In The Ivory Throne, we meet Kerala Varma, renowned as a Sanskrit scholar and “the Kalidas of Kerala”. “But I found an 1870s letter of his, where he talks about drinking, his craving for ‘stronger narcotics’, consuming bhang, and flirting with Christian philosophy. He was in his 20s at the time, and really not all that different from many 20-year-olds I know today,” said Pillai.

While it’s uncanny how similar people from the past are to us, their worlds still have a great capacity to surprise.“Look at the Deccan,” Pillai said. “How many Maharashtrian schoolchildren know that in a town like Ahmednagar there were at least two African queens? How many Kannadigas know that Vijayanagar was a magnet for Persian fashion in the 16th century, and ruled by ‘Hindu Sultans’?”

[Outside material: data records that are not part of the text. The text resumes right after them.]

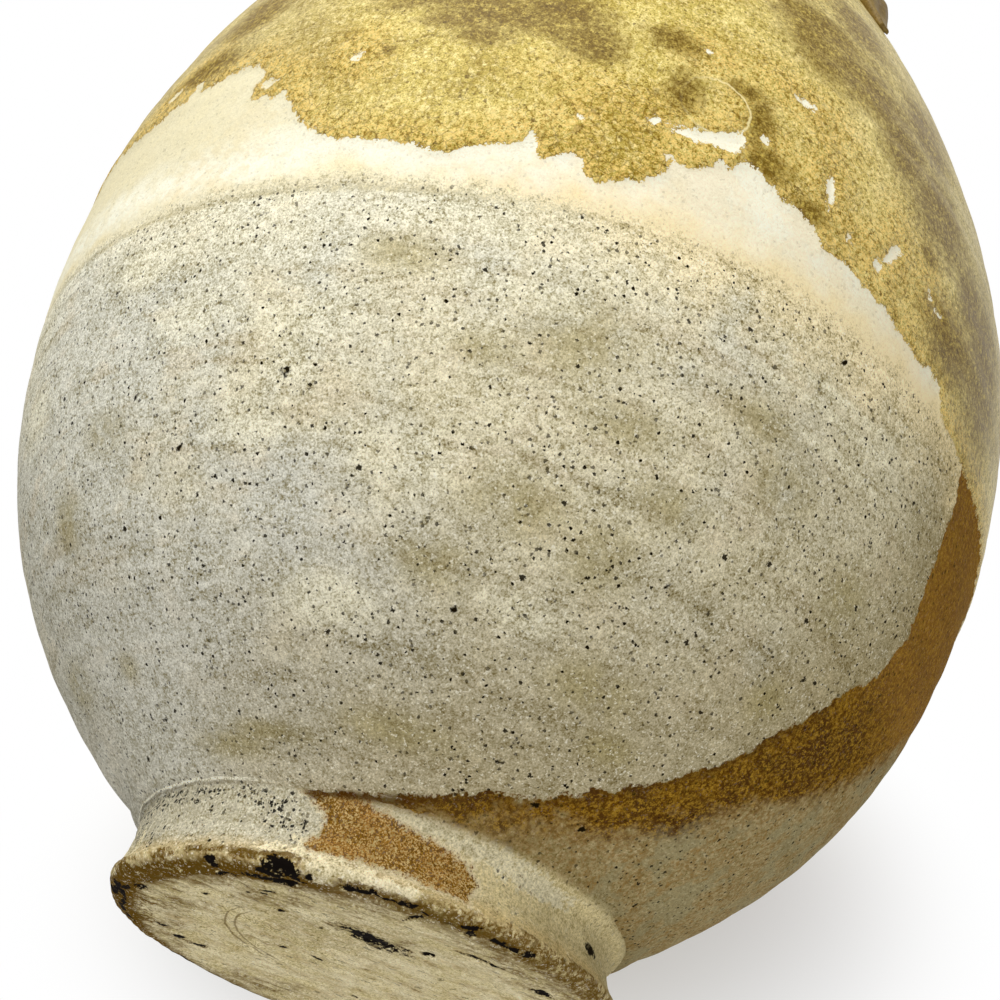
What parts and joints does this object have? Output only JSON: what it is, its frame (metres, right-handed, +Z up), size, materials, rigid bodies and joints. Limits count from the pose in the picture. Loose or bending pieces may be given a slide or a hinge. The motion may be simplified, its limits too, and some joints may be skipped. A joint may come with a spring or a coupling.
{
  "type": "lug jar",
  "caption": "Ovoid stoneware storage jar with a short collar, a rolled lip, strap lugs on the shoulder for a cord, and a solid foot.",
  "frame": {"origin": "centre of the foot's flat underside", "axes": "+Z up along the jar's turning axis, with the lugs on +X, +Y, -X and -Y"},
  "size_m": [0.2, 0.2, 0.268],
  "materials": {
    "bare_clay": "matte",
    "olive_glaze": "satin",
    "foot_clay": "matte"
  },
  "bodies": {
    "root": {"foot": "foot_clay", "lower_body": "bare_clay", "upper_body": "olive_glaze", "collar": "olive_glaze", "lug_1": "olive_glaze", "lug_2": "olive_glaze", "lug_3": "olive_glaze", "lug_4": "olive_glaze"}
  },
  "joints": []
}
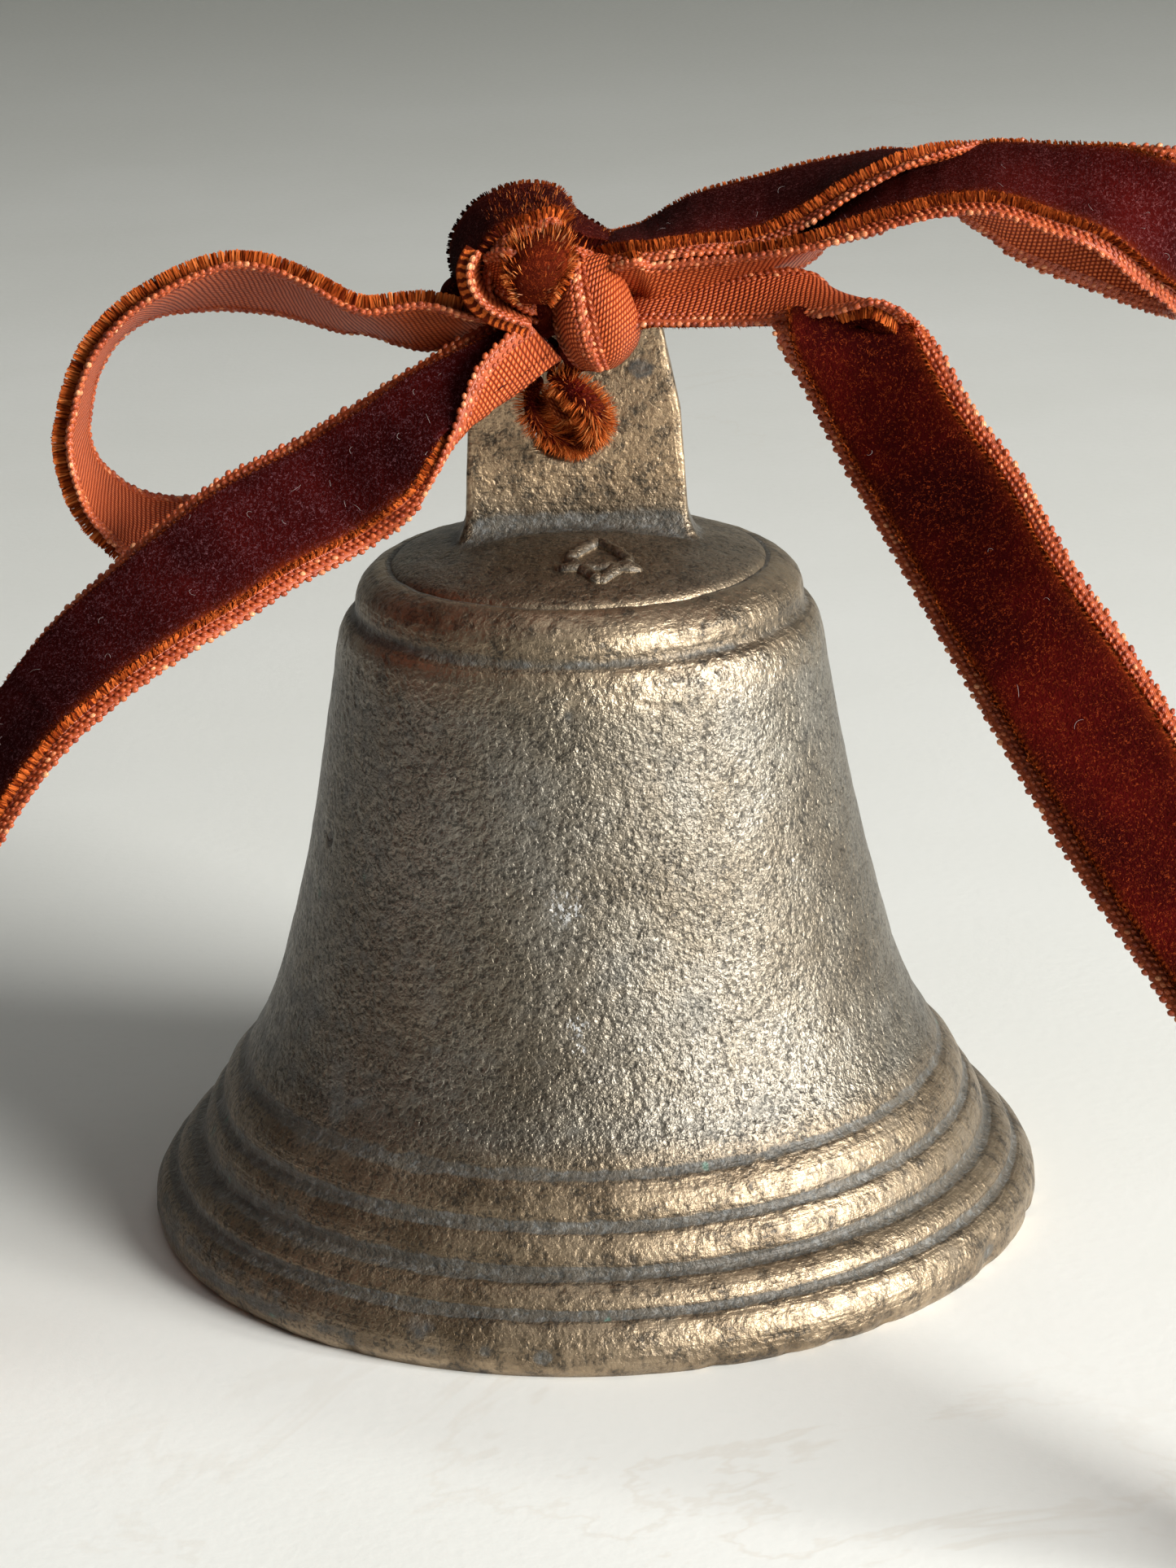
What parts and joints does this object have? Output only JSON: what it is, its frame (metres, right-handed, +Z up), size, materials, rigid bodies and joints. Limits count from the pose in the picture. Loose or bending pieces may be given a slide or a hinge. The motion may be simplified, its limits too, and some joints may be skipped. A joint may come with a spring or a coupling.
{
  "type": "sanctus bell",
  "caption": "Small cast bronze bell with moulded flared mouth, flat pierced tang, hanging iron clapper on a cast-in staple, and a velvet ribbon tied in a bow.",
  "frame": {"origin": "centre of the mouth, on the plane the lip stands on", "axes": "+Z up along the bell's axis to the tang; the flat faces of the tang look along +Y and -Y; the knot of the bow is on the -Y side"},
  "size_m": [0.146, 0.119, 0.0826],
  "materials": {
    "bronze": "sand-cast bronze, aged grey-brown, worn bright on the mouldings, dark blue-grey in the grooves",
    "staple_iron": "dark drawn iron wire",
    "link_iron": "dark iron wire, rubbed where it bears",
    "clapper_iron": "forged iron, oil-dark",
    "ball_iron": "turned iron, dulled, with a worn striking band",
    "velvet": "rust-red velvet pile, salmon satin back, corded selvedges"
  },
  "bodies": {
    "bell": {"bell_body": "bronze", "crown_staple": "staple_iron", "velvet_ribbon": "velvet"},
    "link": {"clapper_link": "link_iron"},
    "clapper": {"clapper_shaft": "clapper_iron", "clapper_ball": "ball_iron"}
  },
  "joints": [
    {"name": "clapper_swing", "type": "hinge", "parent": "bell", "child": "link", "pos_m": [0, 0, 0.043], "axis": [0, 1, 0], "range_deg": [-28, 28]},
    {"name": "clapper_side_swing", "type": "hinge", "parent": "link", "child": "clapper", "pos_m": [0, 0, 0.03845], "axis": [1, 0, 0], "range_deg": [-6, 6]}
  ]
}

A missionary representation of the deities of Jagannath Temple. Image:Manu S. Pillai via Instagram

Rebel Sultans brings to life this rich and complicated history with a light touch. While Pillai spends “10 hours a day” in the library and archives when researching a book, his wry Instagram dispatches from these deep dives suggest we shouldn’t take the past too seriously. “These posts began with me saying, ok, I’m here, might as well enjoy it. Then I realised people have an appetite for bits of history with an image. It shows that what you’re doing is not alien territory: it’s fun, it involves beautiful imagery and quirky characters.”